Desde su largo exilio en la vecina Dubai y su formación occidental, Benazir Bhutto calibró mal las implicaciones de su regreso después de ocho años a Pakistán, un país degradado y sin duda el más incierto, peligroso e inestable de todos aquellos que cuentan con el arma nuclear. El asesinato de la líder opositora y ex primera ministra cuando abandonaba un mitin político de su partido en Rawalpindi, a 13 días de las previstas elecciones, dificulta hasta la exasperación cualquier horizonte próximo de estabilidad o democracia en el país musulmán. De ahí la alarma generalizada suscitada por el magnicidio, especialmente en la vecina y archirrival India y en Estados Unidos. La diplomacia de Bush, soporte estratégico y económico del presidente Pervez Musharraf, cocinó el acuerdo por el que Bhutto retornó perdonada a su país para tomar parte como favorita en unas elecciones que nunca verá.
El atentado suicida de Rawalpindi, pese a la confusión inicial sobre algunas de sus circunstancias, puede haber sido obra de cualquiera en el oscuro y desquiciado Pakistán, pero tiene la impronta una vez más del fanatismo islamista, tan especialmente activo como descontrolado en la nación "de los puros". Benazir Bhutto tenía muchos enemigos, pero a ninguno de ellos en su sano juicio, comenzando por Musharraf, le interesa la brusca desestabilización de un país geopolíticamente crucial, extenso y superpoblado, el único musulmán en posesión de la bomba atómica. La naturaleza del asesinato y sus consecuencias encajan en cualquier caso a la perfección con los designios globales de Al Qaeda y sus yihadismos locales. A su regreso a Pakistán, en octubre, Bhutto, convertida desde ayer en colofón del destino trágico de su familia, había salido indemne de un atentado similar que segó casi centenar y medio de vidas.
Las implicaciones del asesinato, que de momento ya ha puesto en alerta absoluta a las tropas y fuerzas de seguridad y sembrado el caos callejero en diferentes lugares de Pakistán, van mucho más allá de la desaparición de la indiscutible líder del más importante partido laico (PPP), comprometido con los estándares políticos democráticos. Supone una de las más graves crisis en los 60 años de historia de Pakistán, un Estado rehén de sus todopoderosos generales y sometido a formidables fuerzas desestabilizadoras de carácter fundamentalista.
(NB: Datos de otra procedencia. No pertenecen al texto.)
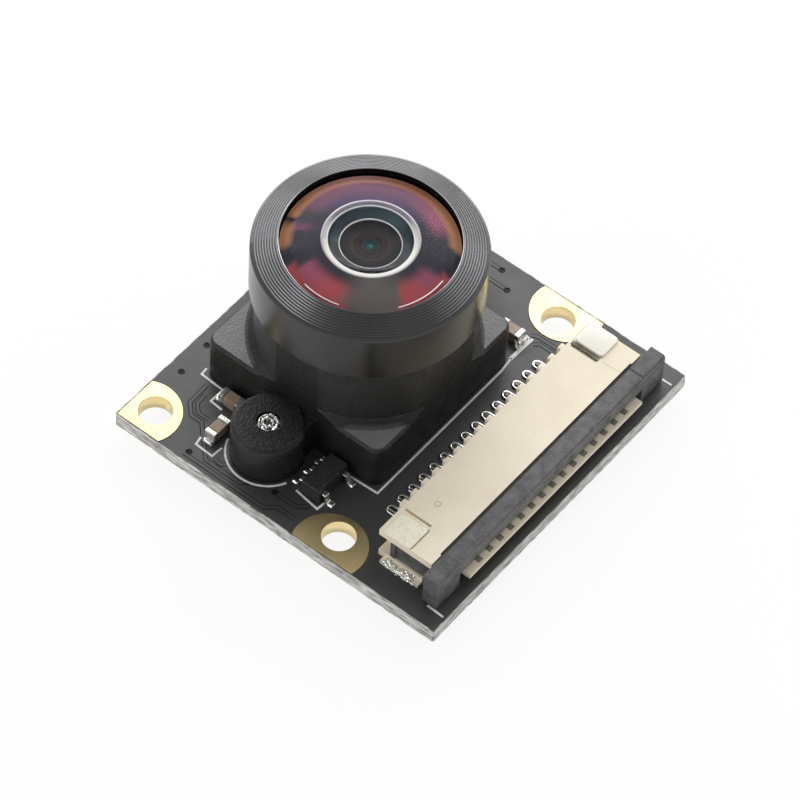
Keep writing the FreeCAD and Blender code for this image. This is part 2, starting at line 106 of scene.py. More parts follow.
def blend(tree, factor, first, second, how="MIX"):
    """Blend two colours."""
    node = tree.nodes.new("ShaderNodeMix")
    node.data_type = "RGBA"
    node.blend_type = how
    for title, value in (("Factor", factor), ("A", first), ("B", second)):
        feed(tree, node.inputs[title], value)
    return node.outputs["Result"]

def show(tree, share, first, second, end):
    """Mix two shaders by a share and send the result to the end of the tree."""
    mix = tree.nodes.new("ShaderNodeMixShader")
    for socket, value in zip(mix.inputs, (share, first, second)):
        tree.links.new(value, socket)
    tree.links.new(mix.outputs[0], end)

def start_material(name, **sockets):
    """A new material, with its tree and its shader. Sockets are named with underscores for blanks."""
    material = bpy.data.materials.new(name)
    material.use_nodes = True
    tree = material.node_tree
    shader = tree.nodes["Principled BSDF"]
    for title, value in sockets.items():
        feed(tree, shader.inputs[title.replace("_", " ")], value)
    return material, tree, shader

print("node helpers ready")

# %% [markdown]
# The module lies on a white sweep. The camera sees the floor and the world as plain white, metal and
# glass mirror the floor as white too, and a soft shadow under the board stays. Light Path tells those
# rays from the rays that carry light, so the white background adds no light of its own.

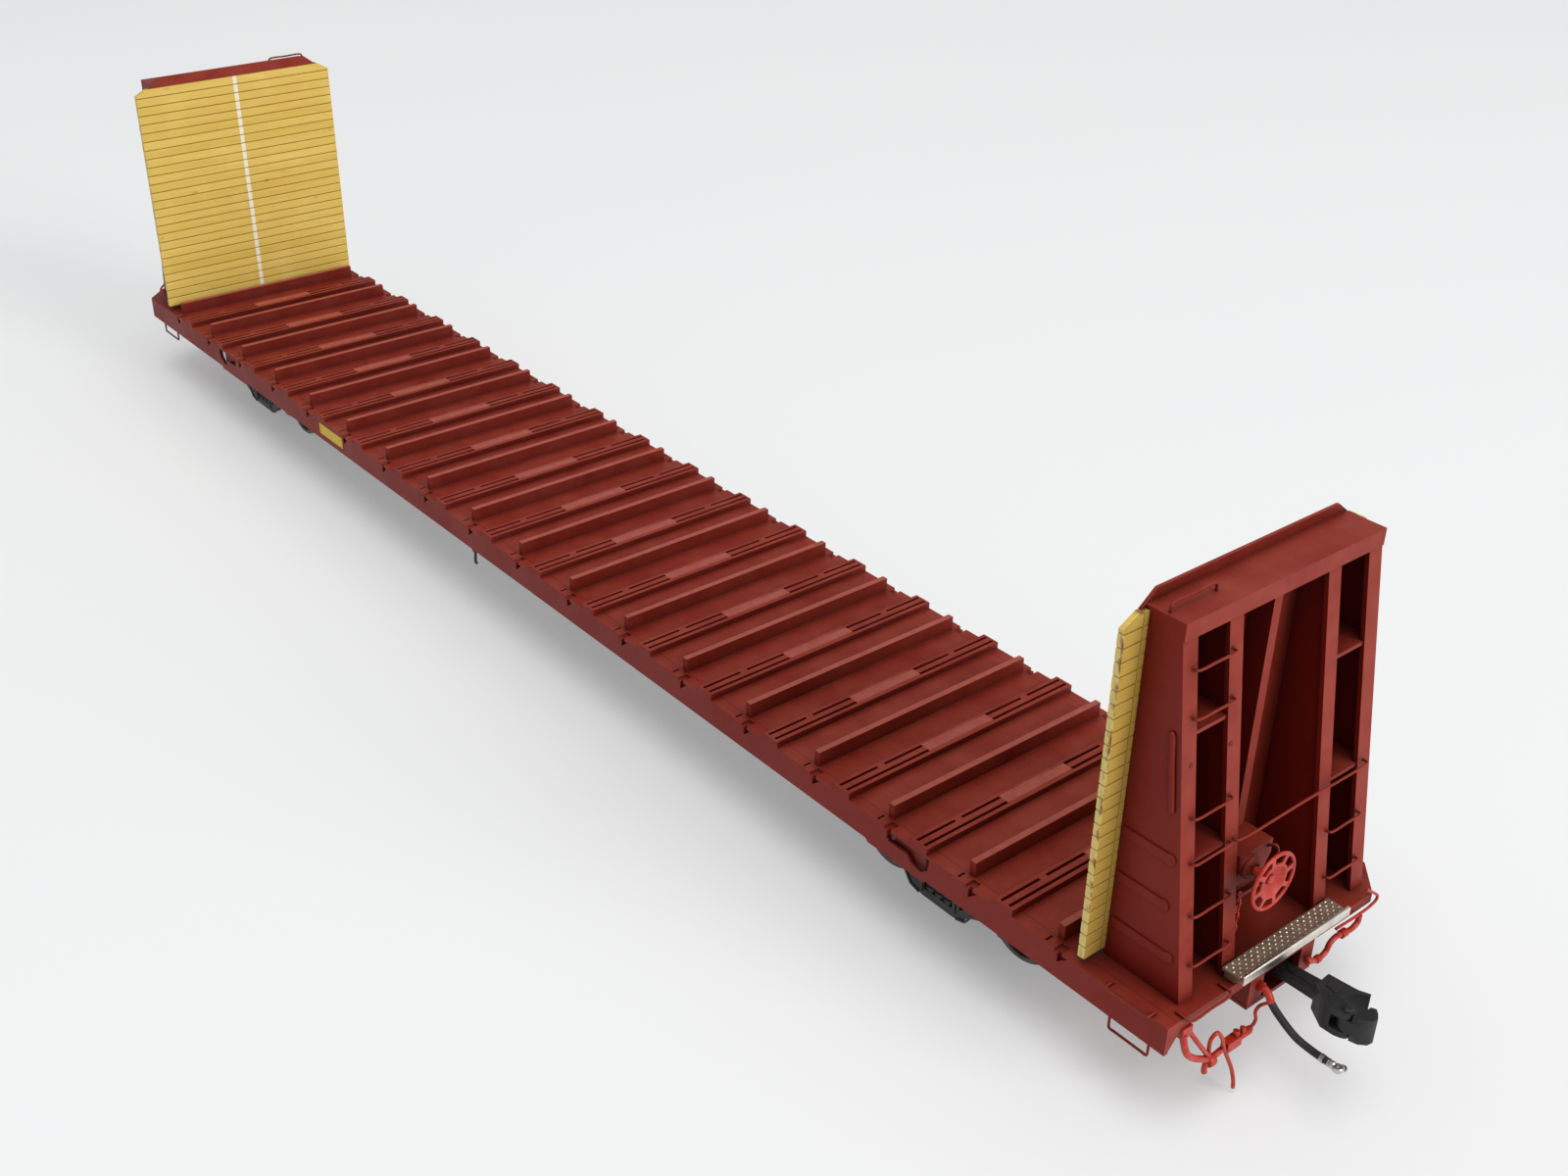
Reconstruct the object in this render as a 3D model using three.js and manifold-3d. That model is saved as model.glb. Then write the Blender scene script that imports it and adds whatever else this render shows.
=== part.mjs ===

Si las elecciones del próximo 8 de enero, destinadas a poner fin a la dictadura de Musharraf -que este mismo mes ha renunciado por fin a la jefatura del Ejército después de hacerse reelegir presidente por el Parlamento en noviembre-, tenían escaso sentido legitimador en un país que acaba de salir de la ley marcial, su celebración ahora presenta todavía mayores dificultades.